# [Instruction]
Quote exactly, and only, the lines from the one with "make_lower_blade()" down to the one with "for node in", both included.

Part of a data file:
━━━━━━━━

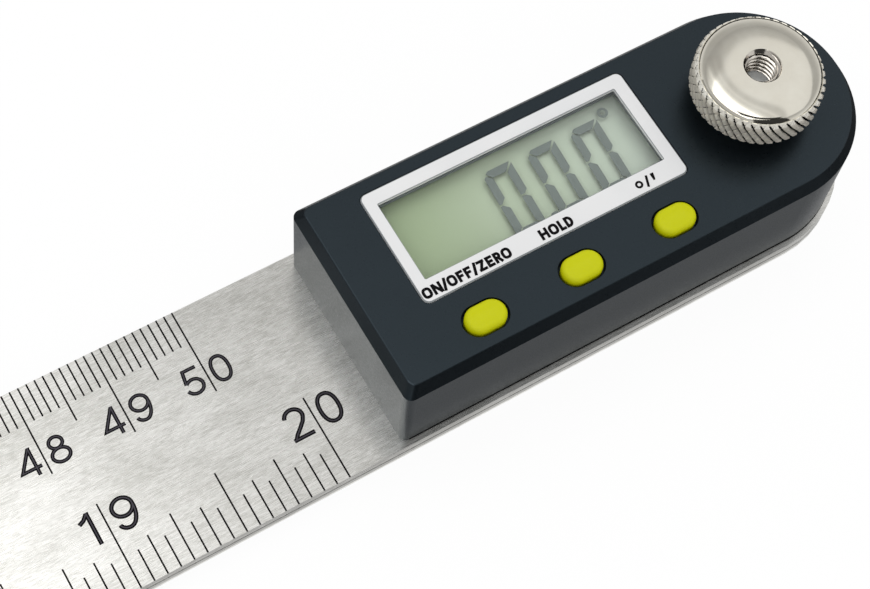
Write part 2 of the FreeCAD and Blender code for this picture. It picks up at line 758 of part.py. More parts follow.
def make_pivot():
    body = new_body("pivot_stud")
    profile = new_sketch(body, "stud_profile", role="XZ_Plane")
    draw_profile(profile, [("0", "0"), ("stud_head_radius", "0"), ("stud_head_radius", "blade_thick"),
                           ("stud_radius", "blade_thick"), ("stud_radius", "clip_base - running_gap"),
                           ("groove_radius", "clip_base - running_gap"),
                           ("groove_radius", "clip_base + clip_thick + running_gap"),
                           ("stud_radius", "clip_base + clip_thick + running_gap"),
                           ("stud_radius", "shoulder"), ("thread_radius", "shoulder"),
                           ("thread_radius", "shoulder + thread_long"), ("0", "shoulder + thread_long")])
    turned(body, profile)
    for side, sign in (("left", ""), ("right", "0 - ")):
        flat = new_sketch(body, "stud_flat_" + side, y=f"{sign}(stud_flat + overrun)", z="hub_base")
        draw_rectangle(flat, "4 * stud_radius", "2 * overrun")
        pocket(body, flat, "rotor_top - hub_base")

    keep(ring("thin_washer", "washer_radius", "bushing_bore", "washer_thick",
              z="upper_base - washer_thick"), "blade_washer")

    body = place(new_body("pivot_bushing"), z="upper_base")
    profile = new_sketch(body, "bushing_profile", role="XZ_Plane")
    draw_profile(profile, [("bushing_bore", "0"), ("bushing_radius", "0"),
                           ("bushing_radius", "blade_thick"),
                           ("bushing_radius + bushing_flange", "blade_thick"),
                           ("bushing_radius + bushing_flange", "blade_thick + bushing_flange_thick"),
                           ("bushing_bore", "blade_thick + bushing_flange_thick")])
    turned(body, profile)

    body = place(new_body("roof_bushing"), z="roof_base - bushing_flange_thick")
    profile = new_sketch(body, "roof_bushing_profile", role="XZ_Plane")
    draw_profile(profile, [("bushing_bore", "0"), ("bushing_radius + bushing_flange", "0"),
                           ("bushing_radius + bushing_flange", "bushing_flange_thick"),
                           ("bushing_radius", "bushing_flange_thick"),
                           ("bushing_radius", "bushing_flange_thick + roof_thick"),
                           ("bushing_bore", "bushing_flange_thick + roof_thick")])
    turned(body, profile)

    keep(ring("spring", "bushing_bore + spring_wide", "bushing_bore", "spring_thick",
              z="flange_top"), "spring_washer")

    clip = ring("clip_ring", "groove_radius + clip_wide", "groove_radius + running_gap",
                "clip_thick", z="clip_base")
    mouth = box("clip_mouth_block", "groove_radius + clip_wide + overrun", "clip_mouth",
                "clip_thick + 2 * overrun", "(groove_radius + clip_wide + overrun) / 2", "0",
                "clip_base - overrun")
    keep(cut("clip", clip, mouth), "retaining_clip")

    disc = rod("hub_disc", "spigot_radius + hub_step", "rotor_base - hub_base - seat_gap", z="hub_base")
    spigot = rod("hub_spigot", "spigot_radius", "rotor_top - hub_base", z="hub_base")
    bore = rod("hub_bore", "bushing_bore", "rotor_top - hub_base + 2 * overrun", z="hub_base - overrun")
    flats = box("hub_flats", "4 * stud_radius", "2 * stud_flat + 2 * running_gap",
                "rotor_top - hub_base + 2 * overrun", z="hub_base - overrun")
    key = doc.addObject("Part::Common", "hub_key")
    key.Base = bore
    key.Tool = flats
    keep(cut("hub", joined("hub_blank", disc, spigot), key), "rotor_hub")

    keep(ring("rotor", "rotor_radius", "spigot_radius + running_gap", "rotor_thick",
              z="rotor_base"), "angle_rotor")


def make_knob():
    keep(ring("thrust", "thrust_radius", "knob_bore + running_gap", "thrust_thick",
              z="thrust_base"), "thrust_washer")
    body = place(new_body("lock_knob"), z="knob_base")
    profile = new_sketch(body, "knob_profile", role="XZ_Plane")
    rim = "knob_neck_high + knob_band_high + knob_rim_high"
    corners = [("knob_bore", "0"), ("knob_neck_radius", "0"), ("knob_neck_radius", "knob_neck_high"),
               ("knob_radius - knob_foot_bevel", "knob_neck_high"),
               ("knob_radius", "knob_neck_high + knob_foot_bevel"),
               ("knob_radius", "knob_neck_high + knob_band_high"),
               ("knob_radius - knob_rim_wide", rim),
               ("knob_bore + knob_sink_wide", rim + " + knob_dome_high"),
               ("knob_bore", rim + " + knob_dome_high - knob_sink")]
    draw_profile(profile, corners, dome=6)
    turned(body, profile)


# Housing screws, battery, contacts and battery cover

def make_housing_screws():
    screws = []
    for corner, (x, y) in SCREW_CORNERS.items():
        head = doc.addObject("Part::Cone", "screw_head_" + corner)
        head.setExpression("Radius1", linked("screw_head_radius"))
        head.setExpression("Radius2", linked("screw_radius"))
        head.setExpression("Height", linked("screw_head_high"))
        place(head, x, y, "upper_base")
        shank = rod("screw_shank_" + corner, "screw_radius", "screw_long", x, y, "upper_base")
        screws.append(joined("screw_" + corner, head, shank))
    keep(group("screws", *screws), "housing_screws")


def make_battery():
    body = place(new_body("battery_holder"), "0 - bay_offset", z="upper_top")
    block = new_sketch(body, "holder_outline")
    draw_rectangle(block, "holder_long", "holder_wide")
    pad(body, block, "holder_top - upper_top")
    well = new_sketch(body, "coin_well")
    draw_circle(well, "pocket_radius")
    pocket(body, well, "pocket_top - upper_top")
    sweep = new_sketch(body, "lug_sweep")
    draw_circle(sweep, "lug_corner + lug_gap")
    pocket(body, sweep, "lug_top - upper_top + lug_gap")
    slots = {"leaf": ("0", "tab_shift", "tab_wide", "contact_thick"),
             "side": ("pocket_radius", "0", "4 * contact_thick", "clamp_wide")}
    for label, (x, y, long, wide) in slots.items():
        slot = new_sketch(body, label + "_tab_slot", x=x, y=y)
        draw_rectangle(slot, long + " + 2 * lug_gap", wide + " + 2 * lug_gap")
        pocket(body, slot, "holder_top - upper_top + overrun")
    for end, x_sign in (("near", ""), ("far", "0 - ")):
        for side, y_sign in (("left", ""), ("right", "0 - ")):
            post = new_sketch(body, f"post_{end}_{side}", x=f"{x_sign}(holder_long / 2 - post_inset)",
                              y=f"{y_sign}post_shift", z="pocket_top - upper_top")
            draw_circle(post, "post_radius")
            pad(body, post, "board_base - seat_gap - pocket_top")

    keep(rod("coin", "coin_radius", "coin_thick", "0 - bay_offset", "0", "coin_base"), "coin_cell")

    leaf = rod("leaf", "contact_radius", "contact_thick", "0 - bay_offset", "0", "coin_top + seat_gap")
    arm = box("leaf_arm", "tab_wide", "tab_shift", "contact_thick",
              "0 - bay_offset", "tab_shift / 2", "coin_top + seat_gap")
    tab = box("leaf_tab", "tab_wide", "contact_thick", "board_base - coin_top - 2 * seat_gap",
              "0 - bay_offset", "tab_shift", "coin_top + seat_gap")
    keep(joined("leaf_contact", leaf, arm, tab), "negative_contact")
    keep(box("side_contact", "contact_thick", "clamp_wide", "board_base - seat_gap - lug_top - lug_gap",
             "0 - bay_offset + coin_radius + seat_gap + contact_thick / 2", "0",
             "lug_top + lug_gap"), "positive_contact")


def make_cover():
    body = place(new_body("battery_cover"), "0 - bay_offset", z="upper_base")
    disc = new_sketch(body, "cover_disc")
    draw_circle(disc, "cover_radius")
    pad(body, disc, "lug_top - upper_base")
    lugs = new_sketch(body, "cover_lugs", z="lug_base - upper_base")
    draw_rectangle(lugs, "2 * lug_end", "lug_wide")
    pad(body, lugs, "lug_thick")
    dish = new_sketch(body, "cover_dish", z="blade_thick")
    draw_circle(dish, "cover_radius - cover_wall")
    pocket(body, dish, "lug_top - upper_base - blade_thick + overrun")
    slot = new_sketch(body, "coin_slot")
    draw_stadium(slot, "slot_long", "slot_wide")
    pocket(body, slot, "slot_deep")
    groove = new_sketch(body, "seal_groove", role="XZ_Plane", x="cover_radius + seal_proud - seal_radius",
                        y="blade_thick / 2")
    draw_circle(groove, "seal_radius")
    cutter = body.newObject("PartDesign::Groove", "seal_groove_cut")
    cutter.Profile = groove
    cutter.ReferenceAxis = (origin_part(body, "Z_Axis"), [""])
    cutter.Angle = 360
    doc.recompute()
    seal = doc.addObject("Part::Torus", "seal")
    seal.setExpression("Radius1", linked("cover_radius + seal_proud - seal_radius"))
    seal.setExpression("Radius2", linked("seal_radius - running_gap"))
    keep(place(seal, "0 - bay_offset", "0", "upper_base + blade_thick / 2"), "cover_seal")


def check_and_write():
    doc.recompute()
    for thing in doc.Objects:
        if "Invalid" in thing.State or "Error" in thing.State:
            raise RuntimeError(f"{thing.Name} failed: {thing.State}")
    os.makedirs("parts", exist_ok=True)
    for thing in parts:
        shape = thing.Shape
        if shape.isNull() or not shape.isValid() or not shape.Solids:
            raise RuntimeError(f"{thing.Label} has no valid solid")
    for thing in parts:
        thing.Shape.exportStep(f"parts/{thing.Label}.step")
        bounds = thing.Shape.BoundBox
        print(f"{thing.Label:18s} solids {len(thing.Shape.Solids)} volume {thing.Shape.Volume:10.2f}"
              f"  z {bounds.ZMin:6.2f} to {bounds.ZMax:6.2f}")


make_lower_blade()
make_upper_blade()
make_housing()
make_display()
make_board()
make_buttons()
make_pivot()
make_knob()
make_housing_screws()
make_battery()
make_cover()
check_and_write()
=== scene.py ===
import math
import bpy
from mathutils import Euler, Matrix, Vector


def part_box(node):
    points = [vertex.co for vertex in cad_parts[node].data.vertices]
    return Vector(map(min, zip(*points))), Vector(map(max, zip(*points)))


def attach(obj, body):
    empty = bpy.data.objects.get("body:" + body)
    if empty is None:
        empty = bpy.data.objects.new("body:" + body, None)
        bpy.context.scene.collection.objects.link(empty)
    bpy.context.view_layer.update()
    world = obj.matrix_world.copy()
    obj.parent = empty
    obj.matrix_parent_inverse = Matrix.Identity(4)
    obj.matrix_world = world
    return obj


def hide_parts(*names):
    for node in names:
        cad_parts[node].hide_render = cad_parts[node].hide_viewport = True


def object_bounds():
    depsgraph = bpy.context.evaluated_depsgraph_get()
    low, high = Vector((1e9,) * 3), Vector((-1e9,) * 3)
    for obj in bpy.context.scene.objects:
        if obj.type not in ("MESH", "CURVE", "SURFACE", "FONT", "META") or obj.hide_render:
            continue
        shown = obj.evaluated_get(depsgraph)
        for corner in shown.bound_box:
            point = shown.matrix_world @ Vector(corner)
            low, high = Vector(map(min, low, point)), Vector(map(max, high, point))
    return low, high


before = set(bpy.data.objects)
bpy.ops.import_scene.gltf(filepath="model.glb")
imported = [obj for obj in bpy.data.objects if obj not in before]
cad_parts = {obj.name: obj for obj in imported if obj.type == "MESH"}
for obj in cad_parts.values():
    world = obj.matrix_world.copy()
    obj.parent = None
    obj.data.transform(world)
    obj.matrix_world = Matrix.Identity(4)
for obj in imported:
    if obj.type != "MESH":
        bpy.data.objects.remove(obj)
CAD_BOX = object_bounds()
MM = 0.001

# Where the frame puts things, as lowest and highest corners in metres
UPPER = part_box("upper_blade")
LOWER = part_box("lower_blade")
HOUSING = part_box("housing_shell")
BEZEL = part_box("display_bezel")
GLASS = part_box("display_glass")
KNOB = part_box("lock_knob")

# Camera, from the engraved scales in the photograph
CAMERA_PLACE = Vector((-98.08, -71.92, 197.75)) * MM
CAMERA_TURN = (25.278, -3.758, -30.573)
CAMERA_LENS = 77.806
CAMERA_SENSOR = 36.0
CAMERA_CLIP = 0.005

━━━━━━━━

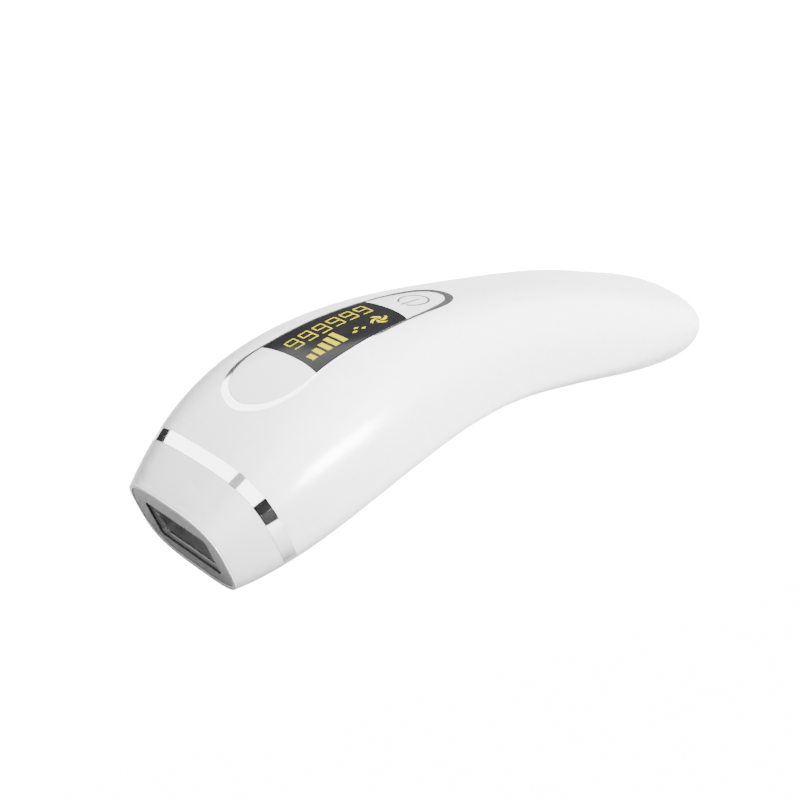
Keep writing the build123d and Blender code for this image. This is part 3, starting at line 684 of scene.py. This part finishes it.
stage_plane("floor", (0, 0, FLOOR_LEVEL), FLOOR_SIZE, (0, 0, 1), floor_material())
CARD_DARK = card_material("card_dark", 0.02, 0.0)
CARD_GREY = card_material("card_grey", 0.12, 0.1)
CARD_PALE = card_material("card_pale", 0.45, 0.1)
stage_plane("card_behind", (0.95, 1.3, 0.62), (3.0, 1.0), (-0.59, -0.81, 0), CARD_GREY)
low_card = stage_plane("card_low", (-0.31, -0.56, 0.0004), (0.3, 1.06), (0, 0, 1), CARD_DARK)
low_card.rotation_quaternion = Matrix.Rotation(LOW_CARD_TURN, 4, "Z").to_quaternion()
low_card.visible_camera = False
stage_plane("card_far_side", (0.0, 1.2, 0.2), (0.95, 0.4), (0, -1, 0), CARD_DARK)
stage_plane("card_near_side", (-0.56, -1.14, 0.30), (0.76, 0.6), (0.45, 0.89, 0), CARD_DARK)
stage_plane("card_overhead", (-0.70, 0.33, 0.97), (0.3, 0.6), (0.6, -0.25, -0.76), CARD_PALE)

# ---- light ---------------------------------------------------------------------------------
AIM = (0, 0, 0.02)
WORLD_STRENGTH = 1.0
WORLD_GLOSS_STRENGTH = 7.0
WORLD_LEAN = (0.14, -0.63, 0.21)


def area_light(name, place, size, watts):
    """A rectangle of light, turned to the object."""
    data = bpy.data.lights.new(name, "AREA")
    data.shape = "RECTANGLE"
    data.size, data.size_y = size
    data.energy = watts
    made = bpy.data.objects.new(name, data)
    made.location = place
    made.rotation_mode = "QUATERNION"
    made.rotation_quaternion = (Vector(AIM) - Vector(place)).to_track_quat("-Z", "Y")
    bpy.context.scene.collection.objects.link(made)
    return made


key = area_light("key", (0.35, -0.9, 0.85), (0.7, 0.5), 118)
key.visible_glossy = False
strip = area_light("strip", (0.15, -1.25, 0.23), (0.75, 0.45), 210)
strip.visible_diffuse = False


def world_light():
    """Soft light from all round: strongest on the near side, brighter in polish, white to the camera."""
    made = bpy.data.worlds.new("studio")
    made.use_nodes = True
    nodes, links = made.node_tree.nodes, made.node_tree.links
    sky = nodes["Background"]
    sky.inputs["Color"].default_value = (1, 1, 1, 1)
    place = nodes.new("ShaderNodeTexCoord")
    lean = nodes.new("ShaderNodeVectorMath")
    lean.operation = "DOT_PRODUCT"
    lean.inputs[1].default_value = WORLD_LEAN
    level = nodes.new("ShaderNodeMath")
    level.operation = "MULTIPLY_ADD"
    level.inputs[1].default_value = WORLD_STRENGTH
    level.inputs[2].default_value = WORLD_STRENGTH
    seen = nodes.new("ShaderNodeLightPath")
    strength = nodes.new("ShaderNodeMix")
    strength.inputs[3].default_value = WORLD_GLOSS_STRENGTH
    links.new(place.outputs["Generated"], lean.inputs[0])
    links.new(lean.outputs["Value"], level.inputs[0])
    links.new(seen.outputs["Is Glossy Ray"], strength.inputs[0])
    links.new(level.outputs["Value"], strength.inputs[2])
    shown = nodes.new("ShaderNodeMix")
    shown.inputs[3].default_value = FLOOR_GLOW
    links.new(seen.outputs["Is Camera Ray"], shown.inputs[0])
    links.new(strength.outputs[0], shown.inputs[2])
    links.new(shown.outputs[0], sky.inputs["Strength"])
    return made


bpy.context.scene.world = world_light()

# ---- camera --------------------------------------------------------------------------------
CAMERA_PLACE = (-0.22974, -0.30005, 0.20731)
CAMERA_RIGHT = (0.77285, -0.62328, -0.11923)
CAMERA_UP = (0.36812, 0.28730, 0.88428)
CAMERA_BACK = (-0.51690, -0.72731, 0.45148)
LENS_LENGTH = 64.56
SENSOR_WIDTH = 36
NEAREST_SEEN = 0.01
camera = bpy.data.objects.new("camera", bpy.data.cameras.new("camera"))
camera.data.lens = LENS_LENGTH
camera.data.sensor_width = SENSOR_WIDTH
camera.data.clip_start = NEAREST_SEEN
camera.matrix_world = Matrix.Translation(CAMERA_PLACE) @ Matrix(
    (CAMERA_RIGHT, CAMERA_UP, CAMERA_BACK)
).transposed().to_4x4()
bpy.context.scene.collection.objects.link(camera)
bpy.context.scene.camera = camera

━━━━━━━━

# [The result]
make_lower_blade()
make_upper_blade()
make_housing()
make_display()
make_board()
make_buttons()
make_pivot()
make_knob()
make_housing_screws()
make_battery()
make_cover()
check_and_write()
=== scene.py ===
import math
import bpy
from mathutils import Euler, Matrix, Vector


def part_box(node):
    points = [vertex.co for vertex in cad_parts[node].data.vertices]
    return Vector(map(min, zip(*points))), Vector(map(max, zip(*points)))


def attach(obj, body):
    empty = bpy.data.objects.get("body:" + body)
    if empty is None:
        empty = bpy.data.objects.new("body:" + body, None)
        bpy.context.scene.collection.objects.link(empty)
    bpy.context.view_layer.update()
    world = obj.matrix_world.copy()
    obj.parent = empty
    obj.matrix_parent_inverse = Matrix.Identity(4)
    obj.matrix_world = world
    return obj


def hide_parts(*names):
    for node in names:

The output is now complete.